:: Work required ::
Repeat the listing below in full, exactly as it stands.

......

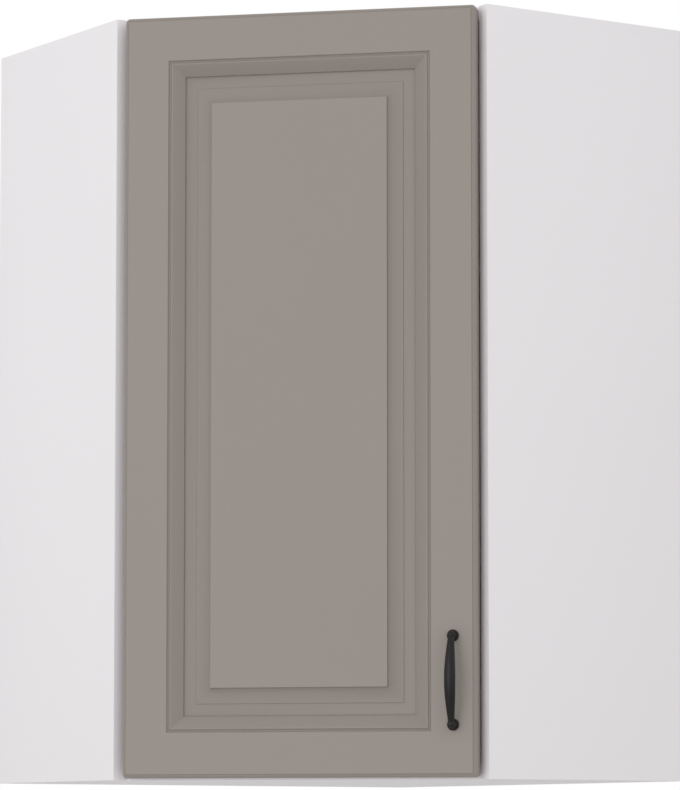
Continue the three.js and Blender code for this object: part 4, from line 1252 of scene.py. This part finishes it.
# %% Screws and bumpers
# name, pattern, places, finish, body, slot, phrase in the CAD nodes' names; the row's number is the seed
FASTENERS = [
    ("plate_screws", plate_screw, plate_places, screw_finish,
     "carcass", "screw_steel", "hinge_plate_screw"),
    ("cup_screws", screw_pattern(3.4, 1.6, 1.6, 11), cup_places, screw_finish,
     "door_leaf", "screw_steel", "hinge_cup_screw"),
    ("arm_clamp_screws", screw_pattern(3.6, 1.6, 2.0, 7), arm_clamp_places, screw_finish,
     "carcass", "screw_steel", "hinge_clamp_screw"),
    ("arm_side_screws", screw_pattern(3.2, 0.8, 2.0, 7), arm_side_places, screw_finish,
     "carcass", "screw_steel", "hinge_side_screw"),
    ("handle_bolts", screw_pattern(4, 2.4, 1.9, 28.3), handle_places, screw_finish,
     "door_leaf", "screw_steel", "handle_screw"),
    ("hanger_screws", screw_pattern(3.4, 1.6, 1.4, 6), hook_places, zinc_finish,
     "carcass", "hanger_steel", "hanger_screw"),
    ("door_bumpers", bumper, bumper_places, rubber_finish,
     "door_leaf", "buffer_rubber", "door_buffer"),
]
for seed, (name, pattern, places, finish, body, slot, phrase) in enumerate(FASTENERS):
    mesh = set_fasteners(pattern, places, seed, finish)
    place_piece(name, mesh, body, slot, *named(phrase))

# %% Shelf pins
SHELF_UNDERSIDES = (294.667, 589.333)
PIN_RADIUS = 3.2
PIN_LINES = (PLATE_LINE, 72)
CORNER_PIN = (36, -27)
PIN_SEED = 15

pin_places = []
for underside in SHELF_UNDERSIDES:
    z = underside - PIN_RADIUS
    for line in PIN_LINES:
        pin_places.append((right_place(line, 0, z), OUT_OF_RIGHT))
        pin_places.append((left_place(line, 0, z), OUT_OF_LEFT))
    pin_places.append((Vector((*CORNER_PIN, z)) * MM, INTO_RIGHT))
pin_mesh = set_fasteners(pin_pattern(), pin_places, PIN_SEED, screw_finish)
place_piece("shelf_pins", pin_mesh, "carcass", "pin_nickel", *named("shelf_pin"))

# %% Panel connectors
CAM_LINES = (70, 215)
CAM_LIFT = 24
CAM_TOPS = (15.7, 899.7)
BOLT_DROP = 7.7
CAM_SEED = 17
BOLT_SEED = 18

cam_places = []
bolt_places = []
for top in CAM_TOPS:
    for line in CAM_LINES:
        for place, into in ((right_place, INTO_RIGHT), (left_place, INTO_LEFT)):
            cam_places.append((place(line, CAM_LIFT, top), UP))
            bolt_places.append((place(line, CAM_LIFT, top - BOLT_DROP), into))
cams = set_fasteners(cam_pattern(), cam_places, CAM_SEED, zinc_finish)
bolts = set_fasteners(bolt_pattern(), bolt_places, BOLT_SEED, zinc_finish)
connectors = merged(cams, bolts)
give_finish(connectors, zinc_finish)
soften(connectors)
place_piece("panel_connectors", connectors, "carcass", "connector_zinc", *named("connector"))

# %% [markdown]
# ## Floor and light
# The cabinet hangs on a wall, so the floor is far below it and only returns soft light to the
# underside. The light is a plain white room with one large soft lamp in front, up and to the left,
# just strong enough to tell one side from the other. What the camera sees behind is plain white.

# %% Floor
FLOOR_DROP = 2.8
FLOOR_RADIUS = 40
FLOOR_SIDES = 96


def pale_floor():
    material, place = new_finish("pale_floor")
    color = place.noise(0.6, 2).paint(tone(214, 213, 212), tone(219, 218, 217))
    close_finish(place, {"Base Color": color, "Roughness": 0.8})
    return material


floor_mesh = bpy.data.meshes.new("studio_floor")
rim = []
for i in range(FLOOR_SIDES):
    angle = FULL_TURN * i / FLOOR_SIDES
    rim.append((FLOOR_RADIUS * math.cos(angle), FLOOR_RADIUS * math.sin(angle), -FLOOR_DROP))
floor_mesh.from_pydata(rim, [], [range(FLOOR_SIDES)])
floor_mesh.materials.append(pale_floor())
floor = add_object("studio_floor", floor_mesh)
print("floor at", -FLOOR_DROP)

# %% Room light
ROOM_LIGHT = 0.92


def room_light():
    """A white room: a little dimmer as light than it looks to the camera and in reflections."""
    world = bpy.data.worlds.new("white_room")
    world.use_nodes = True
    tree = world.node_tree
    tree.nodes.clear()
    start = Wire(tree)
    seen = start.make("ShaderNodeLightPath", output="Is Camera Ray")
    gloss = start.make("ShaderNodeLightPath", output="Is Glossy Ray")
    through = start.make("ShaderNodeLightPath", output="Is Transmission Ray")
    shown = seen.either(gloss).either(through)
    strength = ROOM_LIGHT + shown * (1 - ROOM_LIGHT)
    sockets = {"Color": (1, 1, 1, 1), "Strength": strength}
    sky = start.make("ShaderNodeBackground", sockets=sockets)
    start.make("ShaderNodeOutputWorld", sockets={"Surface": sky})
    scene.world = world


room_light()
scene.view_settings.view_transform = "Standard"
print("the room's light is", ROOM_LIGHT)

# %% Soft lamp
LAMP_WATTS = 155
LAMP_SIZE = (5.2, 8)
LAMP_DISTANCE = 10
LAMP_DIRECTION = (-INWARD * 0.9 - ALONG * 0.31 + UP * 0.12).normalized()


def soft_lamp():
    lamp = bpy.data.lights.new("soft_lamp", "AREA")
    lamp.shape = "ELLIPSE"
    lamp.size, lamp.size_y = LAMP_SIZE
    lamp.energy = LAMP_WATTS
    lamp_object = add_object("soft_lamp", lamp)
    aim = at_door(0, DOOR_FACE, DOOR_MIDDLE)
    lamp_object.location = aim + LAMP_DIRECTION * LAMP_DISTANCE
    lamp_object.rotation_euler = (-LAMP_DIRECTION).to_track_quat("-Z", "Y").to_euler()
    lamp_object.visible_camera = False
    return lamp_object


lamp_object = soft_lamp()
print("lamp at", lamp_object.location)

......

:: Written reply ::
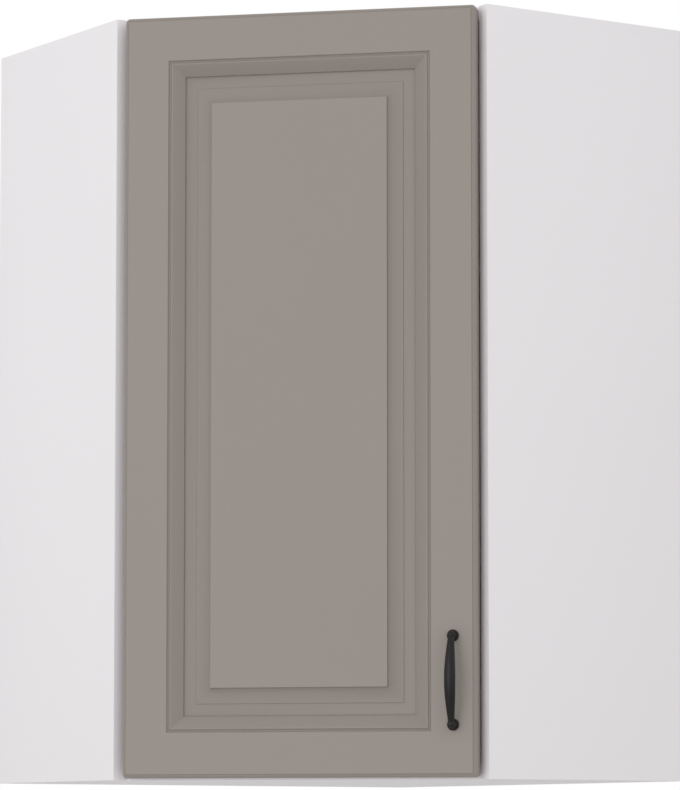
Continue the three.js and Blender code for this object: part 4, from line 1252 of scene.py. This part finishes it.
# %% Screws and bumpers
# name, pattern, places, finish, body, slot, phrase in the CAD nodes' names; the row's number is the seed
FASTENERS = [
    ("plate_screws", plate_screw, plate_places, screw_finish,
     "carcass", "screw_steel", "hinge_plate_screw"),
    ("cup_screws", screw_pattern(3.4, 1.6, 1.6, 11), cup_places, screw_finish,
     "door_leaf", "screw_steel", "hinge_cup_screw"),
    ("arm_clamp_screws", screw_pattern(3.6, 1.6, 2.0, 7), arm_clamp_places, screw_finish,
     "carcass", "screw_steel", "hinge_clamp_screw"),
    ("arm_side_screws", screw_pattern(3.2, 0.8, 2.0, 7), arm_side_places, screw_finish,
     "carcass", "screw_steel", "hinge_side_screw"),
    ("handle_bolts", screw_pattern(4, 2.4, 1.9, 28.3), handle_places, screw_finish,
     "door_leaf", "screw_steel", "handle_screw"),
    ("hanger_screws", screw_pattern(3.4, 1.6, 1.4, 6), hook_places, zinc_finish,
     "carcass", "hanger_steel", "hanger_screw"),
    ("door_bumpers", bumper, bumper_places, rubber_finish,
     "door_leaf", "buffer_rubber", "door_buffer"),
]
for seed, (name, pattern, places, finish, body, slot, phrase) in enumerate(FASTENERS):
    mesh = set_fasteners(pattern, places, seed, finish)
    place_piece(name, mesh, body, slot, *named(phrase))

# %% Shelf pins
SHELF_UNDERSIDES = (294.667, 589.333)
PIN_RADIUS = 3.2
PIN_LINES = (PLATE_LINE, 72)
CORNER_PIN = (36, -27)
PIN_SEED = 15

pin_places = []
for underside in SHELF_UNDERSIDES:
    z = underside - PIN_RADIUS
    for line in PIN_LINES:
        pin_places.append((right_place(line, 0, z), OUT_OF_RIGHT))
        pin_places.append((left_place(line, 0, z), OUT_OF_LEFT))
    pin_places.append((Vector((*CORNER_PIN, z)) * MM, INTO_RIGHT))
pin_mesh = set_fasteners(pin_pattern(), pin_places, PIN_SEED, screw_finish)
place_piece("shelf_pins", pin_mesh, "carcass", "pin_nickel", *named("shelf_pin"))

# %% Panel connectors
CAM_LINES = (70, 215)
CAM_LIFT = 24
CAM_TOPS = (15.7, 899.7)
BOLT_DROP = 7.7
CAM_SEED = 17
BOLT_SEED = 18

cam_places = []
bolt_places = []
for top in CAM_TOPS:
    for line in CAM_LINES:
        for place, into in ((right_place, INTO_RIGHT), (left_place, INTO_LEFT)):
            cam_places.append((place(line, CAM_LIFT, top), UP))
            bolt_places.append((place(line, CAM_LIFT, top - BOLT_DROP), into))
cams = set_fasteners(cam_pattern(), cam_places, CAM_SEED, zinc_finish)
bolts = set_fasteners(bolt_pattern(), bolt_places, BOLT_SEED, zinc_finish)
connectors = merged(cams, bolts)
give_finish(connectors, zinc_finish)
soften(connectors)
place_piece("panel_connectors", connectors, "carcass", "connector_zinc", *named("connector"))

# %% [markdown]
# ## Floor and light
# The cabinet hangs on a wall, so the floor is far below it and only returns soft light to the
# underside. The light is a plain white room with one large soft lamp in front, up and to the left,
# just strong enough to tell one side from the other. What the camera sees behind is plain white.

# %% Floor
FLOOR_DROP = 2.8
FLOOR_RADIUS = 40
FLOOR_SIDES = 96


def pale_floor():
    material, place = new_finish("pale_floor")
    color = place.noise(0.6, 2).paint(tone(214, 213, 212), tone(219, 218, 217))
    close_finish(place, {"Base Color": color, "Roughness": 0.8})
    return material


floor_mesh = bpy.data.meshes.new("studio_floor")
rim = []
for i in range(FLOOR_SIDES):
    angle = FULL_TURN * i / FLOOR_SIDES
    rim.append((FLOOR_RADIUS * math.cos(angle), FLOOR_RADIUS * math.sin(angle), -FLOOR_DROP))
floor_mesh.from_pydata(rim, [], [range(FLOOR_SIDES)])
floor_mesh.materials.append(pale_floor())
floor = add_object("studio_floor", floor_mesh)
print("floor at", -FLOOR_DROP)

# %% Room light
ROOM_LIGHT = 0.92


def room_light():
    """A white room: a little dimmer as light than it looks to the camera and in reflections."""
    world = bpy.data.worlds.new("white_room")
    world.use_nodes = True
    tree = world.node_tree
    tree.nodes.clear()
    start = Wire(tree)
    seen = start.make("ShaderNodeLightPath", output="Is Camera Ray")
    gloss = start.make("ShaderNodeLightPath", output="Is Glossy Ray")
    through = start.make("ShaderNodeLightPath", output="Is Transmission Ray")
    shown = seen.either(gloss).either(through)
    strength = ROOM_LIGHT + shown * (1 - ROOM_LIGHT)
    sockets = {"Color": (1, 1, 1, 1), "Strength": strength}
    sky = start.make("ShaderNodeBackground", sockets=sockets)
    start.make("ShaderNodeOutputWorld", sockets={"Surface": sky})
    scene.world = world


room_light()
scene.view_settings.view_transform = "Standard"
print("the room's light is", ROOM_LIGHT)

# %% Soft lamp
LAMP_WATTS = 155
LAMP_SIZE = (5.2, 8)
LAMP_DISTANCE = 10
LAMP_DIRECTION = (-INWARD * 0.9 - ALONG * 0.31 + UP * 0.12).normalized()


def soft_lamp():
    lamp = bpy.data.lights.new("soft_lamp", "AREA")
    lamp.shape = "ELLIPSE"
    lamp.size, lamp.size_y = LAMP_SIZE
    lamp.energy = LAMP_WATTS
    lamp_object = add_object("soft_lamp", lamp)
    aim = at_door(0, DOOR_FACE, DOOR_MIDDLE)
    lamp_object.location = aim + LAMP_DIRECTION * LAMP_DISTANCE
    lamp_object.rotation_euler = (-LAMP_DIRECTION).to_track_quat("-Z", "Y").to_euler()
    lamp_object.visible_camera = False
    return lamp_object


lamp_object = soft_lamp()
print("lamp at", lamp_object.location)